I've come to think of implicitness as being "term inference" by analogy with type inference.
🤩 1
All the languages I know of which have implicit arguments require both the argument positions and the corresponding definitions to be annotated in some way . This has been bothering me for a while because it seems to confuse inference/elaboration with type signatures, and I've been wondering how a language might look if these annotations were taken out of signatures (everything is just an argument) and either indicated somewhere else, or alternatively the compiler just tries to infer as much as it possibly can given all in-scope definitions ... you could approximate this is scala by having a bunch of definitions where everything is marked as implicit.
🤔 1
j
I'll add to the others that this gives me dynamic scope vibes, though possibly with a dash of unification if you choose logic-programming semantics for filling in the missing values through inference?
m
Implicits effectively do encode logic programming semantics. In Agda and Idris that's an explicit aim (term inference is basically proof search). Scala is the same but somewhat accidentally.
👍 1
n
Interesting! I need to think more about the possible similarity to logic programming (which is already inspiring me in other ways 🙂)
@Brent @Miles Sabin Ok, so I've investigated implicits in Scala 3, and the related features in other languages (traits, protocols...) including Coq and Agda. All of them have one thing in common: they use the type system to deduce which arguments should be passed implicitly. Most languages do this in a very messy way: they look at all the implicits/traits/protocols in the current module, submodule, imported modules etc., and the compiler picks one of those. This is a static selection strategy. In my proposal, the implicit is provided on the stack like any other variable. There's no fancy "resolution algorithm" involved, and the implicit value can be constructed dynamically, which is a whole different kettle of fish. Now, Scala 3 offers something similar: there's a command to specify a "given Int" or a "given Bool" on the stack that should be used as an implicit argument. The problem with this is that you can only declare one implicit value per type (in a given scope), whereas my proposal doesn't care about types at all: it uses unique parameter names instead.

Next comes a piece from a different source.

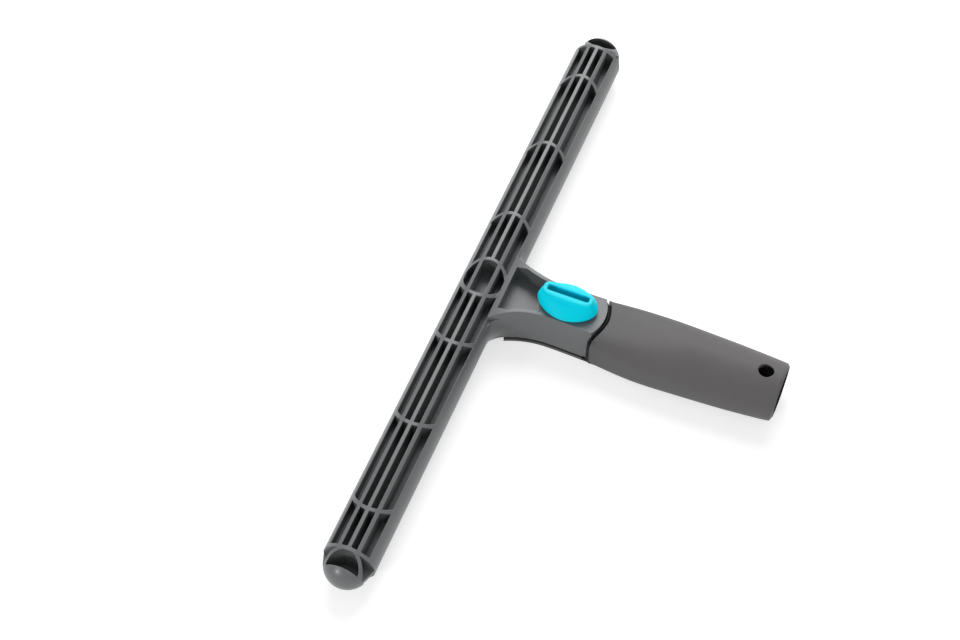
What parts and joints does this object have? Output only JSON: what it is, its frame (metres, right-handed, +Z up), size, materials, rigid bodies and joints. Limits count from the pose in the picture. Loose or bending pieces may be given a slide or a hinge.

Also, Scala's "given" declarations can't shadow (i.e. override) each other, whereas variables obviously can. This allows you to implement the equivalent of "default arguments", and override them on specific invocations. In conclusion: I think I've proposed a simpler, more general, and more intuitive approach to implicits than all the other manifestations I've seen.
g
nick. i regret to inform you that this is exactly how rebol and infra work
n
If by exactly, you mean dynamic scoping, we discussed that higher up in the thread.
Though I do remember Rebol's approach to scoping is unique, so now I'd better revisit it, you're right.
g
nope! dynamic scoping looks up symbols based on where they’re called from, right? infra and rebol let you do whatever you want with your substitution semantics. could be “look up lexically” or “look up the call stack” or “evaluate to a UUID and consult the editor for what the last-clicked on object was”. so i guess that the part that’s exact is the “absence of a parameter list” part, and the part where you’re performing arbitrary substitutions based on a set of rules from user input. they also work recursively, too
👍 2
for the record: i think it’s an extremely good idea. oh and the relation between uuids and functions in the same package sounds like the path infra would take—your modules have a structure, and you’re reflecting that structure via encoding it in otherwise arbitrary data. idk, smells like it’s almost a binary format to me 😉
n
Yes I believe under dynamic scoping you resolve all identifiers when a function is invoked, but I'm aiming for something in-between (which I'm not sure I've clearly described yet). My proposal has nothing to do with a binary format: users of the language won't give a damn about how a program or process is stored in RAM or disk, and the language won't expose it 🙂 (Unless they're profiling performance.)
A program definitely won't be serialized as ASCII, but that an implementation detail.
Ok, conclusion on Rebol: it's not the same as my plan. In particular, the following code prints "2" in Rebol (and in languages with dynamic scoping), but I mentioned earlier that I want to preserve lexical/syntactic reasoning, so I'd have it print "1" instead: x: 1 foo: [ print x ] x: 2 do foo
foo
would only look for
x
on the stack if it wasn't found at the definition site. So if you delete the first line,
foo
would print "2". This brings you closer to Scala's implicits than dynamic scoping, but it's still different, as I described a few posts up.
a
Having the source of the variable definition change based on the context of the function definition makes me nervous. It's the same feeling as accidentally declaring a new variable when trying to assign to an existing one (almost a dual problem). That's the kind of thing for which I prefer an error message (at whichever phase) rather than unexpected runtime behavior. For a text language, I would probably nope out on seeing that in the docs. I guess it's less of a problem if all your variables are secretly UUIDs, though. For text, I would be happy with a declaration at the function level that a particular var always comes from dynamic scope.
n
Yes, I agree it would be a mess for a textual language to try this. But in a structure-based language, I think it will work quite nicely, because you're never going to accidentally shadow a variable through naming coincidences. For every variable assignment you write, you're going to know what that variable means, and the places in your program that are able to "receive" it.
(Side question: is there an existing name for "non-text-string-based" languages? I'm using words like "structure" willy nilly.)
b
Interesting to read your clarifications on the differences you have in mind to Scala's approaches. I really like how this also removes the ability to use any inconsistent naming - passing "the same" variable to a parameter with a different name is often an area that generates a fair bit of code smell. Have you considered how this will work with 3rd party libraries? Its likely that libraries will use a different naming standard; so will some glue code be required to map to the naming in the rest of the code set?
n
I doubt that the parameters used by different libraries will often overlap exactly in meaning, so they probably won’t want to share UUIDs in the vast majority of cases. Stuff like “color” will probably be that exception. There could be a standard registry (like schema.org), or yeah, a little glue code could unify things (and is easier to implement).